(begin)

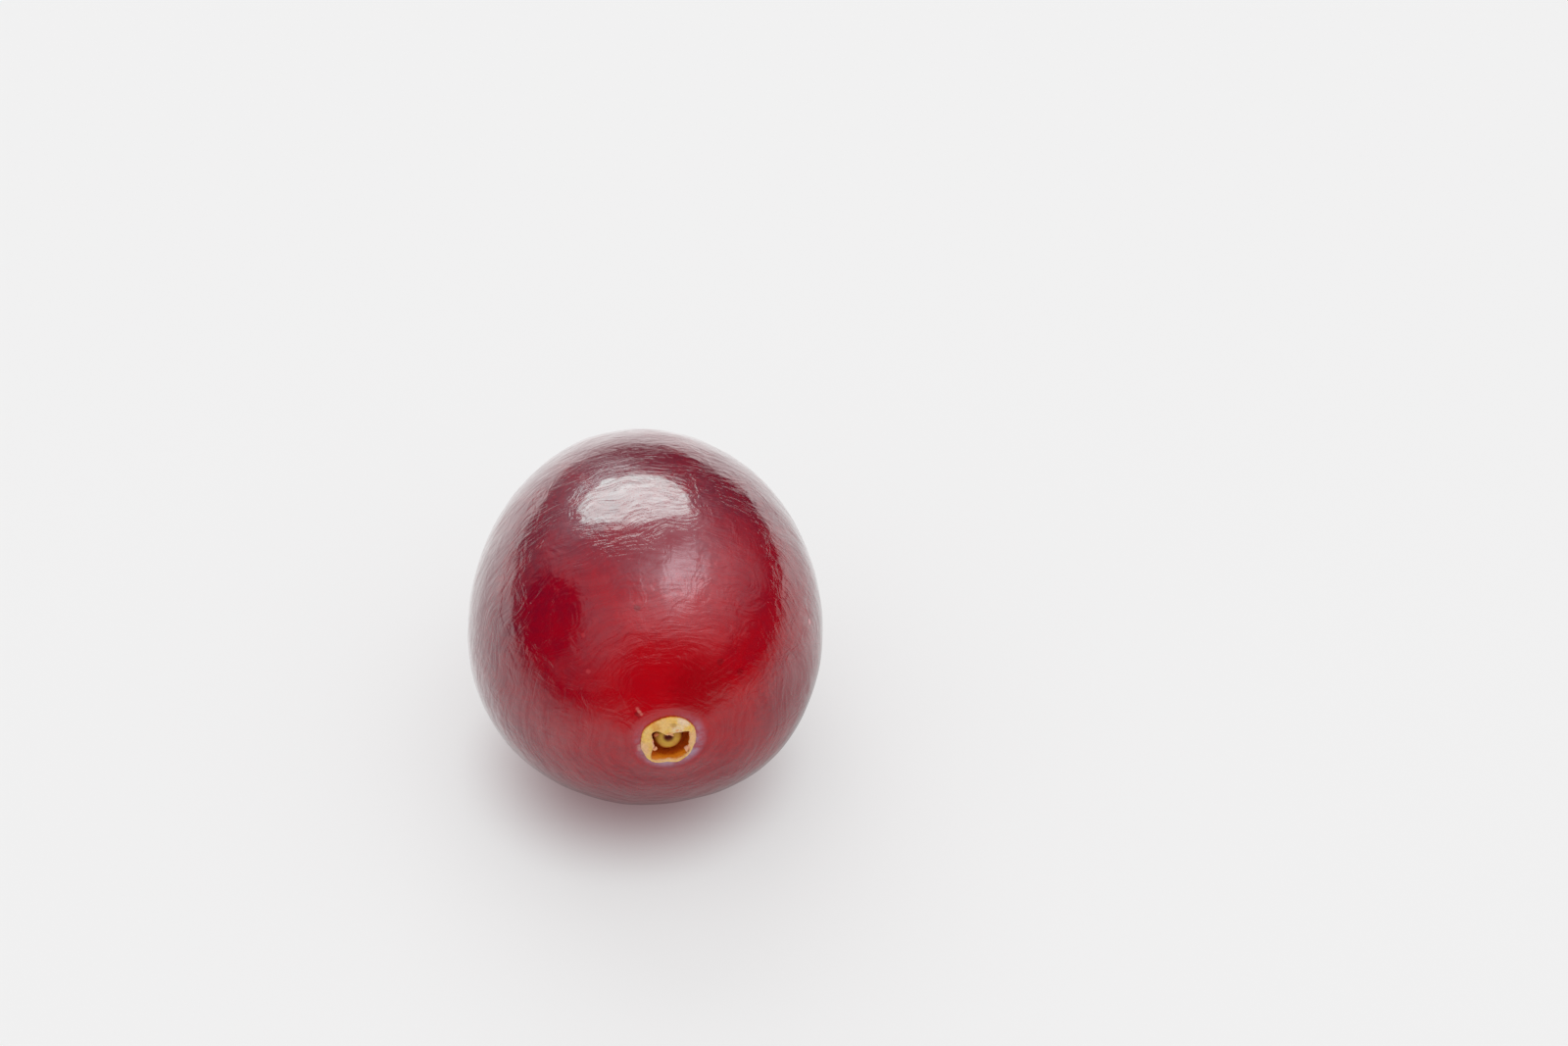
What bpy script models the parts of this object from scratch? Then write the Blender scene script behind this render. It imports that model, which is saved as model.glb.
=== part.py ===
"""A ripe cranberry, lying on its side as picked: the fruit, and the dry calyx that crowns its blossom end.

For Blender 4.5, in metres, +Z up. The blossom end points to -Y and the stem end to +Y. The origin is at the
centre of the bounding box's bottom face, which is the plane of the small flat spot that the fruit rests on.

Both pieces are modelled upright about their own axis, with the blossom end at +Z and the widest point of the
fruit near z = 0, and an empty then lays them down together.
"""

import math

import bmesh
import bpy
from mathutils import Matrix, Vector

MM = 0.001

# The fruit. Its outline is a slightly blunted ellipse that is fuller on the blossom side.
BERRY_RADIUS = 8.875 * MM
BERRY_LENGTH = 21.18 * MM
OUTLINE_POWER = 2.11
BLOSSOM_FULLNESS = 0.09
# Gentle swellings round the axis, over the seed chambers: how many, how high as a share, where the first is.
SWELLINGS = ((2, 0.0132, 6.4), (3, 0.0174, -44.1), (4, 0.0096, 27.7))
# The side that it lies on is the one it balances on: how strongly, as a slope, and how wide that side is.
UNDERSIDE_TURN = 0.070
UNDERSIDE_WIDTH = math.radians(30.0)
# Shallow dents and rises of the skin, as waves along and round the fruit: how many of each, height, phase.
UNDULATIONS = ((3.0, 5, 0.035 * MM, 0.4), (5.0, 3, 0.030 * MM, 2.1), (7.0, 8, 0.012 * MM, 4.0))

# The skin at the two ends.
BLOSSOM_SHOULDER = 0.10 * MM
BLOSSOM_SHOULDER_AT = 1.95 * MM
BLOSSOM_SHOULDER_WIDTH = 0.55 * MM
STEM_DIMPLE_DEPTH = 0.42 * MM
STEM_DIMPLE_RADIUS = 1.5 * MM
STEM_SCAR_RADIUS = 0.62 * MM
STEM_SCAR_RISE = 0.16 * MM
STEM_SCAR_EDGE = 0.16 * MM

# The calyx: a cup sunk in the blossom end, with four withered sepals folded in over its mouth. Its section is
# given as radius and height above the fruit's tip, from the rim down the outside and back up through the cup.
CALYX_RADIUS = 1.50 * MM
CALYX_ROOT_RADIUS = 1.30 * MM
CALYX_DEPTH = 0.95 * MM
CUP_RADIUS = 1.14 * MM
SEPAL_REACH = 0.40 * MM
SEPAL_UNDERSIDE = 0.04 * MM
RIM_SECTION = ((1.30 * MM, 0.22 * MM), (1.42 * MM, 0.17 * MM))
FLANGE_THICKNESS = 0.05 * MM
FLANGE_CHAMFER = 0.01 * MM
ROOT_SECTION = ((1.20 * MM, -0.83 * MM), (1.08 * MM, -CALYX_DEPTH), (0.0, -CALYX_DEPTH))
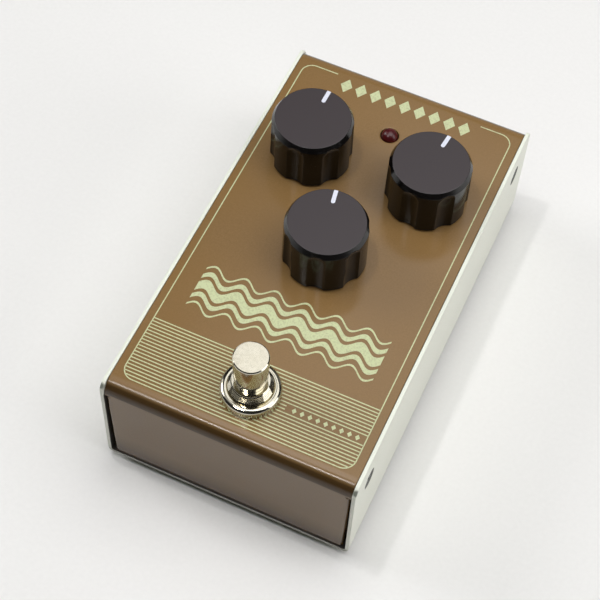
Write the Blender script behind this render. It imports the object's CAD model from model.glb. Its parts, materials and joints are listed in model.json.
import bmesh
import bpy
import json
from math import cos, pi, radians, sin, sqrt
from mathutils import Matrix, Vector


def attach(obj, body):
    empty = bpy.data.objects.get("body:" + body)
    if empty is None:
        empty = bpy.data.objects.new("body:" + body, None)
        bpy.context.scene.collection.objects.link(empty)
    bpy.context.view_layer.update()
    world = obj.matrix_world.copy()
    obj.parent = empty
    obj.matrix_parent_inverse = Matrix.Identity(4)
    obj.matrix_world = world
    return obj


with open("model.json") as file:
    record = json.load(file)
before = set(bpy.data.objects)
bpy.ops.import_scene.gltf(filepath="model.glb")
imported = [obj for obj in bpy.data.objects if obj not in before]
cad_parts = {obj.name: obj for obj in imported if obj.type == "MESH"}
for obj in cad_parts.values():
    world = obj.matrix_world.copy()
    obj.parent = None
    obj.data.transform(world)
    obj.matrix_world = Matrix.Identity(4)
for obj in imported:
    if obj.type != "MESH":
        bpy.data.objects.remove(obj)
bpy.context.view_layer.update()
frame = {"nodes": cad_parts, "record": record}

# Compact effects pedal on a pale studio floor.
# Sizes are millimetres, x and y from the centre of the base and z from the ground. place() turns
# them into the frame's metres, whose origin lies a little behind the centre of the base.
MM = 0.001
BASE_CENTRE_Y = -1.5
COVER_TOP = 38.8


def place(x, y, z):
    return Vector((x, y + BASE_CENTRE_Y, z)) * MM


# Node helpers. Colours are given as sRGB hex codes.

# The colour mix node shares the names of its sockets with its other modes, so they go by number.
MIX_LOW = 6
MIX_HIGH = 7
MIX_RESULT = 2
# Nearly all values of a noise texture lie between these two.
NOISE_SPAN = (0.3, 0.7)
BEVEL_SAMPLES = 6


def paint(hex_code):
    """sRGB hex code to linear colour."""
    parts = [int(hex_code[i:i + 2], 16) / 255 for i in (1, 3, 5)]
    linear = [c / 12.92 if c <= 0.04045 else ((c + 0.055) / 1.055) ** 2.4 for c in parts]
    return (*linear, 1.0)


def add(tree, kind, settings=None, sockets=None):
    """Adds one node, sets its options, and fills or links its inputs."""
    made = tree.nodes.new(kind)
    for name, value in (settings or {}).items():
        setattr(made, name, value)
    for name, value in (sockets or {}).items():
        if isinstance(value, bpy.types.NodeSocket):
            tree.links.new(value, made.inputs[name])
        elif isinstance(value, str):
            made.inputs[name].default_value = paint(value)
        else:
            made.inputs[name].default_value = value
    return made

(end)

== Problem to work on ==
Write out the full listing exactly as given.

== Answer to this exercise ==
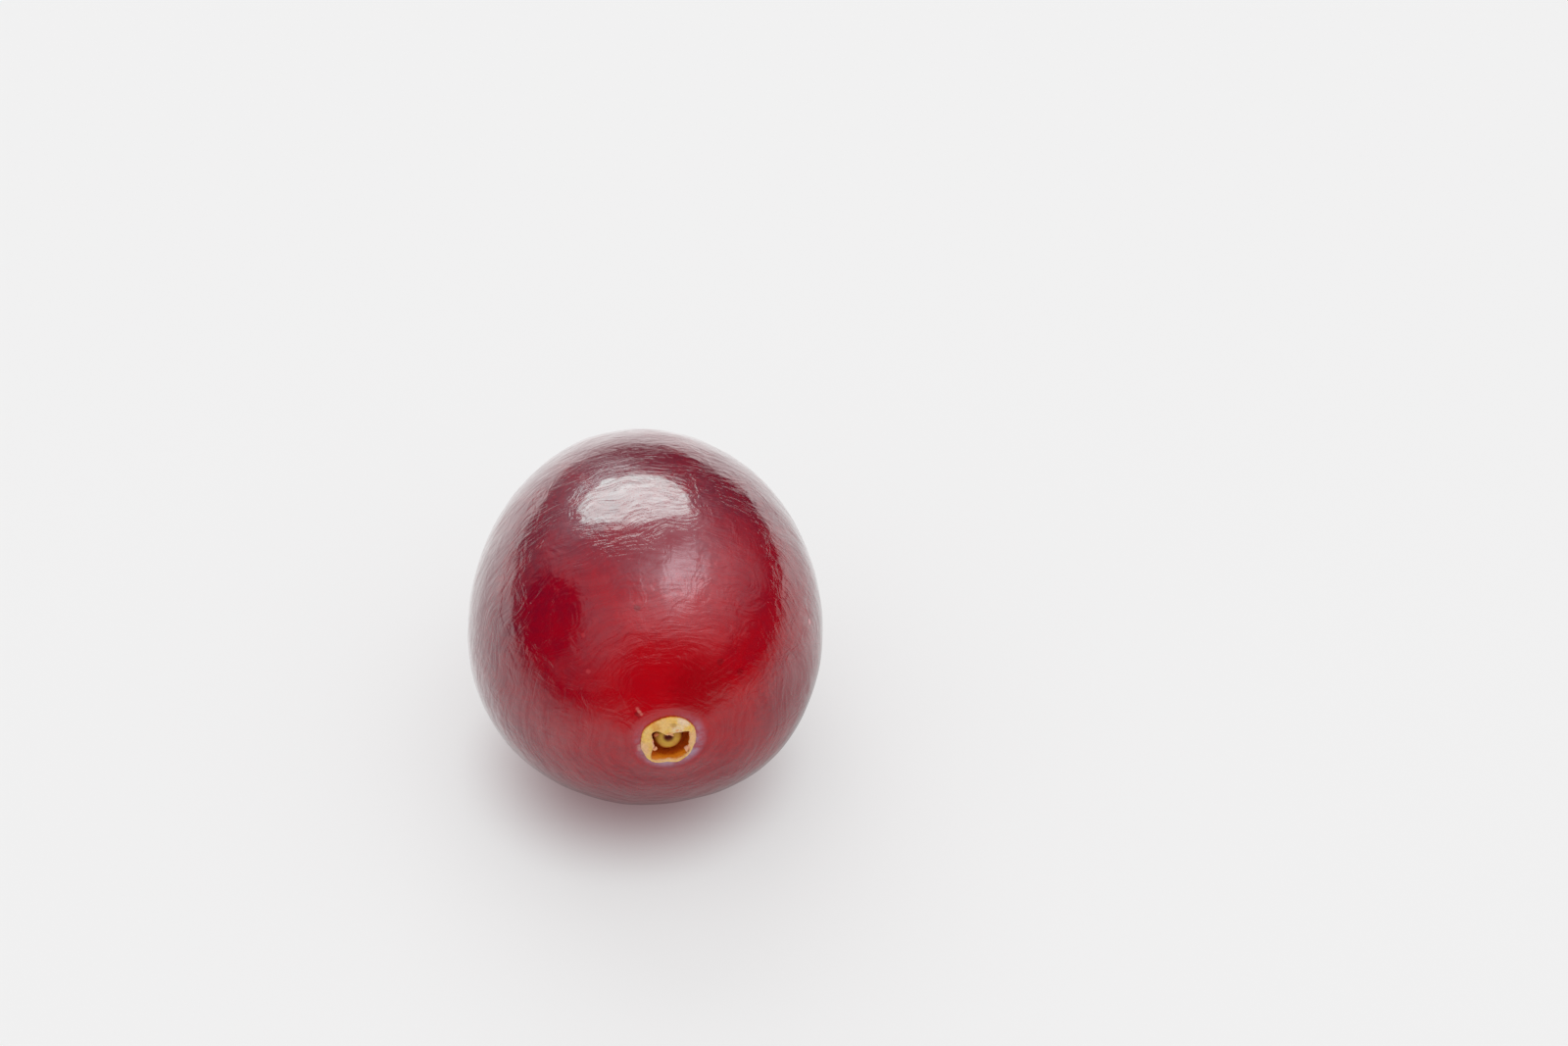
What bpy script models the parts of this object from scratch? Then write the Blender scene script behind this render. It imports that model, which is saved as model.glb.
=== part.py ===
"""A ripe cranberry, lying on its side as picked: the fruit, and the dry calyx that crowns its blossom end.

For Blender 4.5, in metres, +Z up. The blossom end points to -Y and the stem end to +Y. The origin is at the
centre of the bounding box's bottom face, which is the plane of the small flat spot that the fruit rests on.

Both pieces are modelled upright about their own axis, with the blossom end at +Z and the widest point of the
fruit near z = 0, and an empty then lays them down together.
"""

import math

import bmesh
import bpy
from mathutils import Matrix, Vector

MM = 0.001

# The fruit. Its outline is a slightly blunted ellipse that is fuller on the blossom side.
BERRY_RADIUS = 8.875 * MM
BERRY_LENGTH = 21.18 * MM
OUTLINE_POWER = 2.11
BLOSSOM_FULLNESS = 0.09
# Gentle swellings round the axis, over the seed chambers: how many, how high as a share, where the first is.
SWELLINGS = ((2, 0.0132, 6.4), (3, 0.0174, -44.1), (4, 0.0096, 27.7))
# The side that it lies on is the one it balances on: how strongly, as a slope, and how wide that side is.
UNDERSIDE_TURN = 0.070
UNDERSIDE_WIDTH = math.radians(30.0)
# Shallow dents and rises of the skin, as waves along and round the fruit: how many of each, height, phase.
UNDULATIONS = ((3.0, 5, 0.035 * MM, 0.4), (5.0, 3, 0.030 * MM, 2.1), (7.0, 8, 0.012 * MM, 4.0))

# The skin at the two ends.
BLOSSOM_SHOULDER = 0.10 * MM
BLOSSOM_SHOULDER_AT = 1.95 * MM
BLOSSOM_SHOULDER_WIDTH = 0.55 * MM
STEM_DIMPLE_DEPTH = 0.42 * MM
STEM_DIMPLE_RADIUS = 1.5 * MM
STEM_SCAR_RADIUS = 0.62 * MM
STEM_SCAR_RISE = 0.16 * MM
STEM_SCAR_EDGE = 0.16 * MM

# The calyx: a cup sunk in the blossom end, with four withered sepals folded in over its mouth. Its section is
# given as radius and height above the fruit's tip, from the rim down the outside and back up through the cup.
CALYX_RADIUS = 1.50 * MM
CALYX_ROOT_RADIUS = 1.30 * MM
CALYX_DEPTH = 0.95 * MM
CUP_RADIUS = 1.14 * MM
SEPAL_REACH = 0.40 * MM
SEPAL_UNDERSIDE = 0.04 * MM
RIM_SECTION = ((1.30 * MM, 0.22 * MM), (1.42 * MM, 0.17 * MM))
FLANGE_THICKNESS = 0.05 * MM
FLANGE_CHAMFER = 0.01 * MM
ROOT_SECTION = ((1.20 * MM, -0.83 * MM), (1.08 * MM, -CALYX_DEPTH), (0.0, -CALYX_DEPTH))
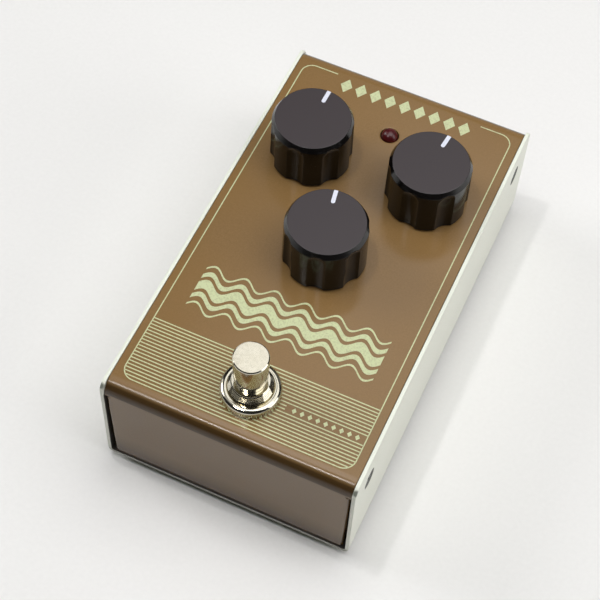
Write the Blender script behind this render. It imports the object's CAD model from model.glb. Its parts, materials and joints are listed in model.json.
import bmesh
import bpy
import json
from math import cos, pi, radians, sin, sqrt
from mathutils import Matrix, Vector


def attach(obj, body):
    empty = bpy.data.objects.get("body:" + body)
    if empty is None:
        empty = bpy.data.objects.new("body:" + body, None)
        bpy.context.scene.collection.objects.link(empty)
    bpy.context.view_layer.update()
    world = obj.matrix_world.copy()
    obj.parent = empty
    obj.matrix_parent_inverse = Matrix.Identity(4)
    obj.matrix_world = world
    return obj


with open("model.json") as file:
    record = json.load(file)
before = set(bpy.data.objects)
bpy.ops.import_scene.gltf(filepath="model.glb")
imported = [obj for obj in bpy.data.objects if obj not in before]
cad_parts = {obj.name: obj for obj in imported if obj.type == "MESH"}
for obj in cad_parts.values():
    world = obj.matrix_world.copy()
    obj.parent = None
    obj.data.transform(world)
    obj.matrix_world = Matrix.Identity(4)
for obj in imported:
    if obj.type != "MESH":
        bpy.data.objects.remove(obj)
bpy.context.view_layer.update()
frame = {"nodes": cad_parts, "record": record}

# Compact effects pedal on a pale studio floor.
# Sizes are millimetres, x and y from the centre of the base and z from the ground. place() turns
# them into the frame's metres, whose origin lies a little behind the centre of the base.
MM = 0.001
BASE_CENTRE_Y = -1.5
COVER_TOP = 38.8


def place(x, y, z):
    return Vector((x, y + BASE_CENTRE_Y, z)) * MM


# Node helpers. Colours are given as sRGB hex codes.

# The colour mix node shares the names of its sockets with its other modes, so they go by number.
MIX_LOW = 6
MIX_HIGH = 7
MIX_RESULT = 2
# Nearly all values of a noise texture lie between these two.
NOISE_SPAN = (0.3, 0.7)
BEVEL_SAMPLES = 6


def paint(hex_code):
    """sRGB hex code to linear colour."""
    parts = [int(hex_code[i:i + 2], 16) / 255 for i in (1, 3, 5)]
    linear = [c / 12.92 if c <= 0.04045 else ((c + 0.055) / 1.055) ** 2.4 for c in parts]
    return (*linear, 1.0)


def add(tree, kind, settings=None, sockets=None):
    """Adds one node, sets its options, and fills or links its inputs."""
    made = tree.nodes.new(kind)
    for name, value in (settings or {}).items():
        setattr(made, name, value)
    for name, value in (sockets or {}).items():
        if isinstance(value, bpy.types.NodeSocket):
            tree.links.new(value, made.inputs[name])
        elif isinstance(value, str):
            made.inputs[name].default_value = paint(value)
        else:
            made.inputs[name].default_value = value
    return made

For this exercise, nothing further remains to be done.